Objective >>
Restate the complete material exactly.

────────────────

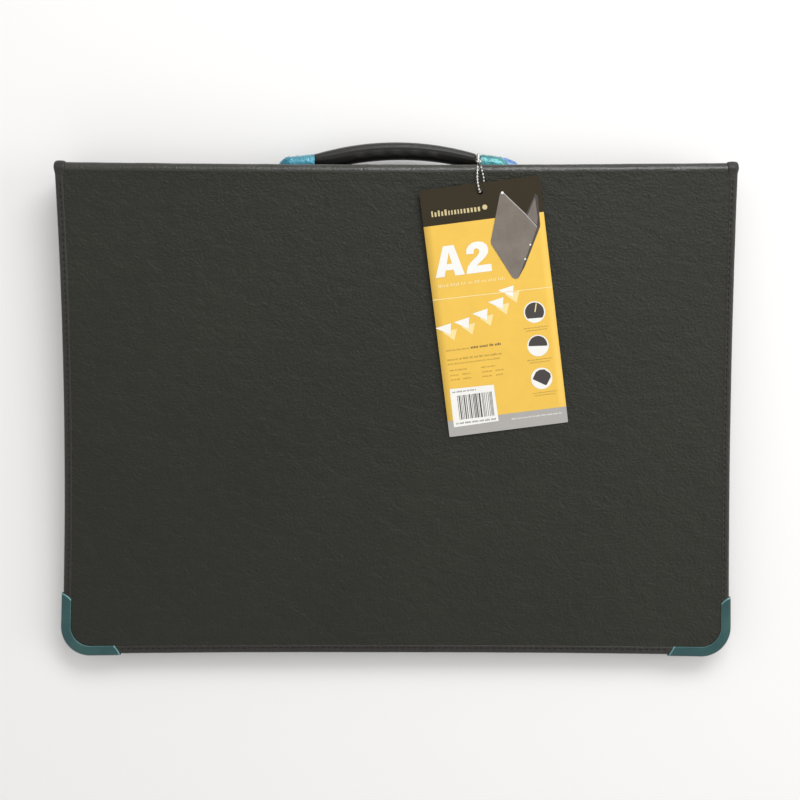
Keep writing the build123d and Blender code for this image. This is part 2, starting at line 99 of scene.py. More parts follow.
def piece(name, parts, material, body=None, cad=None, smooth=True, angle=None):
    """A mesh object in metres from (vertices, faces[, material index]) parts given in millimetres."""
    verts, faces, idx = [], [], []
    base = 0
    for part in parts:
        v, f = part[0], part[1]
        k = part[2] if len(part) > 2 else 0
        verts.append(np.asarray(v, dtype=float))
        faces.extend([tuple(a + base for a in q) for q in f])
        idx.extend([k] * len(f))
        base += len(v)
    me = bpy.data.meshes.new(name)
    me.from_pydata((np.concatenate(verts) * mm).tolist(), [], faces)
    mats = material if isinstance(material, (list, tuple)) else [material]
    for m in mats:
        me.materials.append(m)
    if any(idx):
        me.polygons.foreach_set("material_index", idx)
    me.update()
    if smooth:
        me.shade_smooth()
        if angle:
            me.set_sharp_from_angle(angle=math.radians(angle))
    ob = bpy.data.objects.new(name, me)
    link(ob)
    if body:
        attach(ob, body)
    if cad:
        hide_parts(cad)
    return ob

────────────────

Task response >>
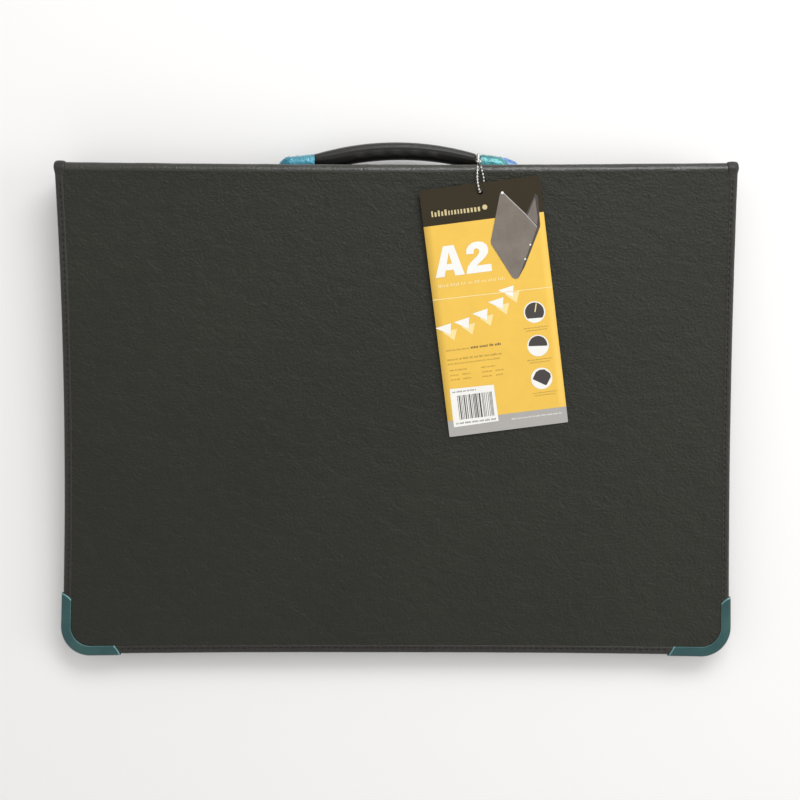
Keep writing the build123d and Blender code for this image. This is part 2, starting at line 99 of scene.py. More parts follow.
def piece(name, parts, material, body=None, cad=None, smooth=True, angle=None):
    """A mesh object in metres from (vertices, faces[, material index]) parts given in millimetres."""
    verts, faces, idx = [], [], []
    base = 0
    for part in parts:
        v, f = part[0], part[1]
        k = part[2] if len(part) > 2 else 0
        verts.append(np.asarray(v, dtype=float))
        faces.extend([tuple(a + base for a in q) for q in f])
        idx.extend([k] * len(f))
        base += len(v)
    me = bpy.data.meshes.new(name)
    me.from_pydata((np.concatenate(verts) * mm).tolist(), [], faces)
    mats = material if isinstance(material, (list, tuple)) else [material]
    for m in mats:
        me.materials.append(m)
    if any(idx):
        me.polygons.foreach_set("material_index", idx)
    me.update()
    if smooth:
        me.shade_smooth()
        if angle:
            me.set_sharp_from_angle(angle=math.radians(angle))
    ob = bpy.data.objects.new(name, me)
    link(ob)
    if body:
        attach(ob, body)
    if cad:
        hide_parts(cad)
    return ob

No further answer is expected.